# START OF Records for the exercise
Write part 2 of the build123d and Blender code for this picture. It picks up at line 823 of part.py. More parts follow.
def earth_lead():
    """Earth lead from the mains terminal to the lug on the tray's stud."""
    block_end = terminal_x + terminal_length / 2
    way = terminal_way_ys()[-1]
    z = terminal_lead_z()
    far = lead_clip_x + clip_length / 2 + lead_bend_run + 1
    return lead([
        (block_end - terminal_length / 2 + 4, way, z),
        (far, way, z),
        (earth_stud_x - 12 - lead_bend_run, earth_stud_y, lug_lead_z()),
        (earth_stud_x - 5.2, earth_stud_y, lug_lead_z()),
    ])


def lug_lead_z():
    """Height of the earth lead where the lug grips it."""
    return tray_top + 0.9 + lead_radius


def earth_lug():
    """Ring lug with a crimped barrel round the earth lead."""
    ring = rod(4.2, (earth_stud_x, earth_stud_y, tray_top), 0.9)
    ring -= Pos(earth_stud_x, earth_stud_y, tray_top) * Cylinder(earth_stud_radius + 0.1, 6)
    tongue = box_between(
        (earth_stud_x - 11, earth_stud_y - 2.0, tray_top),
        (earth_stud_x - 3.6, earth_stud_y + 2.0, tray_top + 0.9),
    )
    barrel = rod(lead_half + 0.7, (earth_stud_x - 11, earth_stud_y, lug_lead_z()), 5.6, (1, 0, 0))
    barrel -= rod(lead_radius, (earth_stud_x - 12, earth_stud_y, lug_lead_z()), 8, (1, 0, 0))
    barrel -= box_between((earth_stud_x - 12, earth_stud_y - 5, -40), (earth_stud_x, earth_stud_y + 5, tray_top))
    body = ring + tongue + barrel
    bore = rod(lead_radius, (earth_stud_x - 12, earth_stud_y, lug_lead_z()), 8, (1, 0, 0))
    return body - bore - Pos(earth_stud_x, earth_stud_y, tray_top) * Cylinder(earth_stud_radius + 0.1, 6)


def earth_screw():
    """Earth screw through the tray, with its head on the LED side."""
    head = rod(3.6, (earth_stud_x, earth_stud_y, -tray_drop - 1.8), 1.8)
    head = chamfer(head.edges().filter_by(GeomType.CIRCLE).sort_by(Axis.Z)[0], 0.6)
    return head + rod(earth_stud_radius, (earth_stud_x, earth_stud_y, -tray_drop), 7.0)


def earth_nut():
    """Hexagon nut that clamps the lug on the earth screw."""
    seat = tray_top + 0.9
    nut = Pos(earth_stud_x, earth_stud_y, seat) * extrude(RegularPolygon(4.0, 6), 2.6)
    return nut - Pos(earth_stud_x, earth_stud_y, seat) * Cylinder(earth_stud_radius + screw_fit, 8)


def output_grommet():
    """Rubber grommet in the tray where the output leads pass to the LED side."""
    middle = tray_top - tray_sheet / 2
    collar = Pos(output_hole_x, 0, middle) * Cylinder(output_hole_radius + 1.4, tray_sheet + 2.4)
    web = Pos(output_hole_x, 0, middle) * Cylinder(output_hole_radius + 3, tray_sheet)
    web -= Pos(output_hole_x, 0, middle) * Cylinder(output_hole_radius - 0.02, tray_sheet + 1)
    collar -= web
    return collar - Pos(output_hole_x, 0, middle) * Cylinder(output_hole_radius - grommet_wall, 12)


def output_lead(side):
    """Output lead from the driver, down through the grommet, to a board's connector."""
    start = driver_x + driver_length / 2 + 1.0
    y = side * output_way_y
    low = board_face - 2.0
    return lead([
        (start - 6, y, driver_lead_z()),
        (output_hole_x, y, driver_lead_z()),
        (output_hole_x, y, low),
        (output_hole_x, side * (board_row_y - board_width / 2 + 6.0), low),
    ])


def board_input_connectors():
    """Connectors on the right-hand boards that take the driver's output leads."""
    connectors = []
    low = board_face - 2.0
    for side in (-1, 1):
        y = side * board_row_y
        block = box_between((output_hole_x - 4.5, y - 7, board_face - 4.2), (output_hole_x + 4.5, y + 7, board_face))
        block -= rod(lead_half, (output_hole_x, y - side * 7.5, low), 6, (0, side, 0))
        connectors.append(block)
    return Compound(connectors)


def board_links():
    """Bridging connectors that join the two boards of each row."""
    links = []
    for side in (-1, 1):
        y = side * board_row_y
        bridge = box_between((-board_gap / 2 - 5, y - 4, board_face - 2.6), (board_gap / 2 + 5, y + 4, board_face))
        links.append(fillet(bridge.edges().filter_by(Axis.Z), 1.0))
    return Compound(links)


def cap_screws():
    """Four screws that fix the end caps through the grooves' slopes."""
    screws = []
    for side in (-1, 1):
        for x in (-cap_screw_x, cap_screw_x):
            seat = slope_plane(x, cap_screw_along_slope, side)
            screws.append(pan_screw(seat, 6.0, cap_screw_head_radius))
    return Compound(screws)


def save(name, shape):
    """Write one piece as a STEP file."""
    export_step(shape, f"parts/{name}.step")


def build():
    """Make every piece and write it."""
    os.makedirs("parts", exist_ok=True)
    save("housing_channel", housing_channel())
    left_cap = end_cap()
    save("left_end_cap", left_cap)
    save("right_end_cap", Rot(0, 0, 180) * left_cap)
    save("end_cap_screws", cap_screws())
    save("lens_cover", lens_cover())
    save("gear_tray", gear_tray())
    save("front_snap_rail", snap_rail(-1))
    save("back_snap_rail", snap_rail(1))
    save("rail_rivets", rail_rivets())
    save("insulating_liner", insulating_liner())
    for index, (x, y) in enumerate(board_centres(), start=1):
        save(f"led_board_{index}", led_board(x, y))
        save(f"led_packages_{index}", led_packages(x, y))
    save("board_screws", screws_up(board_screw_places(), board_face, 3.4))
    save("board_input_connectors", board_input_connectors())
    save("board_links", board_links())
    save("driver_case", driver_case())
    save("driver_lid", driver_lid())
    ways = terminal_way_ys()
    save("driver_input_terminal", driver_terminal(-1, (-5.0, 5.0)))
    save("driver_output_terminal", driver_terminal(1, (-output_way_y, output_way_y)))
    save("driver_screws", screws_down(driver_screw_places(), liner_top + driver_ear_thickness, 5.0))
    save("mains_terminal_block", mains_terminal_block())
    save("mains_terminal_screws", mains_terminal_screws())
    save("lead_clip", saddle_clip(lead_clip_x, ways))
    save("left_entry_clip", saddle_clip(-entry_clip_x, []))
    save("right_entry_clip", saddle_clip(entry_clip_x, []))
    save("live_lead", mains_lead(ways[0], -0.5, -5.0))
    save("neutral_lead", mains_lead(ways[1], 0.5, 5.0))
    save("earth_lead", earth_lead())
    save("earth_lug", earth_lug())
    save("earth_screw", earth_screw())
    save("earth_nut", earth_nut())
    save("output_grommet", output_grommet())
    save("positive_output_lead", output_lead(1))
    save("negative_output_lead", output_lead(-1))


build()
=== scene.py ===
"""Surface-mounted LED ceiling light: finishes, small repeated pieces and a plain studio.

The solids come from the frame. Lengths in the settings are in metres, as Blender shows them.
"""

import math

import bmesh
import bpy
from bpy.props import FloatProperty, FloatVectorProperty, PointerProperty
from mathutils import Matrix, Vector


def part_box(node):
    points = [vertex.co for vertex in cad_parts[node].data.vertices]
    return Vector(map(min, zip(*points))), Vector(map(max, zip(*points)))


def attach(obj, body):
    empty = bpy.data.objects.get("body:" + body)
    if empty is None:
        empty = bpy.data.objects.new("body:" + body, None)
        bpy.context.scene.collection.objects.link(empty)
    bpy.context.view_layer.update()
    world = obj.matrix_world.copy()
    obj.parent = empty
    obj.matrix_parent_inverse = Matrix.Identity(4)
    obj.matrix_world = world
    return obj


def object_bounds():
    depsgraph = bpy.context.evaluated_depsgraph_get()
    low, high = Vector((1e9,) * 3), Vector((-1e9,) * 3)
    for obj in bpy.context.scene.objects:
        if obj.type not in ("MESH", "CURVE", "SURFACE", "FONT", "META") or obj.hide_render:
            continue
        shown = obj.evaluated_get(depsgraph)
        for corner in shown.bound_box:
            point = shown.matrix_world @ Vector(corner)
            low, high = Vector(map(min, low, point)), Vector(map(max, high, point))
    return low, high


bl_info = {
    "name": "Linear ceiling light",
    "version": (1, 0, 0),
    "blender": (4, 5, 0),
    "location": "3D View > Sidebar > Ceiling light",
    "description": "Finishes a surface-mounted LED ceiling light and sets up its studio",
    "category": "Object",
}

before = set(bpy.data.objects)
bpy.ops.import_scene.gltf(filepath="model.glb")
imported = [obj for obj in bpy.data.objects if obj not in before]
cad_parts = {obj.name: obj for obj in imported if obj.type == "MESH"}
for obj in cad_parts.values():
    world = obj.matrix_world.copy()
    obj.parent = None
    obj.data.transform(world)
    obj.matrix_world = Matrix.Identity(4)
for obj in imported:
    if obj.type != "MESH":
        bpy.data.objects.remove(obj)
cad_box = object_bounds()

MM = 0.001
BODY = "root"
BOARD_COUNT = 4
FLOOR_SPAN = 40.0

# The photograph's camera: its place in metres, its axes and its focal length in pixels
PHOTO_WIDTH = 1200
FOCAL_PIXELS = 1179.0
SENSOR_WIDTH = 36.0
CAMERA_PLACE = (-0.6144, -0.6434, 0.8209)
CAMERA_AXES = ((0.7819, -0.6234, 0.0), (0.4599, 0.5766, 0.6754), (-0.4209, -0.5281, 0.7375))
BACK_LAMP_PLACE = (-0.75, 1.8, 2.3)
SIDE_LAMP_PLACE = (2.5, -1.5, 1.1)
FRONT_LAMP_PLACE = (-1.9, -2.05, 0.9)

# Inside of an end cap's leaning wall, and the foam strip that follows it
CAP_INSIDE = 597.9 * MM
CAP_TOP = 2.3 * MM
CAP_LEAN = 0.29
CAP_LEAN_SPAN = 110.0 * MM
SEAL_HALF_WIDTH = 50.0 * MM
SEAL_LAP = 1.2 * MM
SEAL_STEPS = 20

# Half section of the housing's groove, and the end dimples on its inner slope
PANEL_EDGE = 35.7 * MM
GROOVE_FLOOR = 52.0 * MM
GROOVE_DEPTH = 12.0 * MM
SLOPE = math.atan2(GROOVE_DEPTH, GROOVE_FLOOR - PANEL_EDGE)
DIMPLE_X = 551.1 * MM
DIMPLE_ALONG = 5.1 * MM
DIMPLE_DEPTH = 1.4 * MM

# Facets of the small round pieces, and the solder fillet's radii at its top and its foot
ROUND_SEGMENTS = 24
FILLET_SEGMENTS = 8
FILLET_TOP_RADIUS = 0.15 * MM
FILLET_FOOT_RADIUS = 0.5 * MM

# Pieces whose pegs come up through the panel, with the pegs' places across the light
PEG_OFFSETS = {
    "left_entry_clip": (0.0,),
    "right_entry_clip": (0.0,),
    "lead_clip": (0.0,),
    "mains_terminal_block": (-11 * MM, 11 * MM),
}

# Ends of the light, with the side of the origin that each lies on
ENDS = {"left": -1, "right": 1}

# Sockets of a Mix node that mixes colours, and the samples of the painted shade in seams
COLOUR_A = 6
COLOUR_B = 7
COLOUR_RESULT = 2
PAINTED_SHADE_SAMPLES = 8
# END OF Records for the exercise
# START OF Records for the exercise
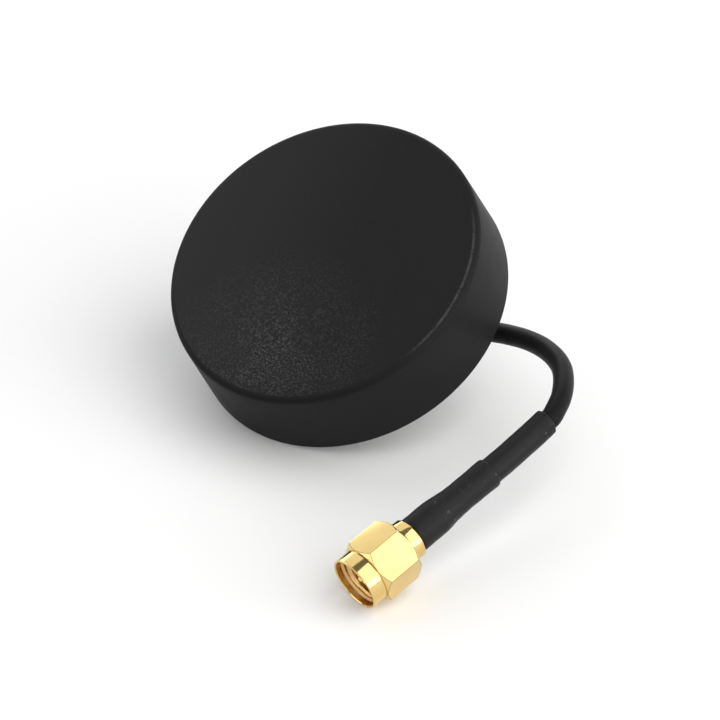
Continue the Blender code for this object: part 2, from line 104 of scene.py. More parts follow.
# END OF Records for the exercise
Written instruction> Proceeding from the line containing "mains_lead(ways[0], -0.5, -5.0))" through the line containing "shown = obj.evaluated_get(depsgraph)", transcribe the lines above exactly, both end lines included.

Answer below>
    save("live_lead", mains_lead(ways[0], -0.5, -5.0))
    save("neutral_lead", mains_lead(ways[1], 0.5, 5.0))
    save("earth_lead", earth_lead())
    save("earth_lug", earth_lug())
    save("earth_screw", earth_screw())
    save("earth_nut", earth_nut())
    save("output_grommet", output_grommet())
    save("positive_output_lead", output_lead(1))
    save("negative_output_lead", output_lead(-1))


build()
=== scene.py ===
"""Surface-mounted LED ceiling light: finishes, small repeated pieces and a plain studio.

The solids come from the frame. Lengths in the settings are in metres, as Blender shows them.
"""

import math

import bmesh
import bpy
from bpy.props import FloatProperty, FloatVectorProperty, PointerProperty
from mathutils import Matrix, Vector


def part_box(node):
    points = [vertex.co for vertex in cad_parts[node].data.vertices]
    return Vector(map(min, zip(*points))), Vector(map(max, zip(*points)))


def attach(obj, body):
    empty = bpy.data.objects.get("body:" + body)
    if empty is None:
        empty = bpy.data.objects.new("body:" + body, None)
        bpy.context.scene.collection.objects.link(empty)
    bpy.context.view_layer.update()
    world = obj.matrix_world.copy()
    obj.parent = empty
    obj.matrix_parent_inverse = Matrix.Identity(4)
    obj.matrix_world = world
    return obj


def object_bounds():
    depsgraph = bpy.context.evaluated_depsgraph_get()
    low, high = Vector((1e9,) * 3), Vector((-1e9,) * 3)
    for obj in bpy.context.scene.objects:
        if obj.type not in ("MESH", "CURVE", "SURFACE", "FONT", "META") or obj.hide_render:
            continue
        shown = obj.evaluated_get(depsgraph)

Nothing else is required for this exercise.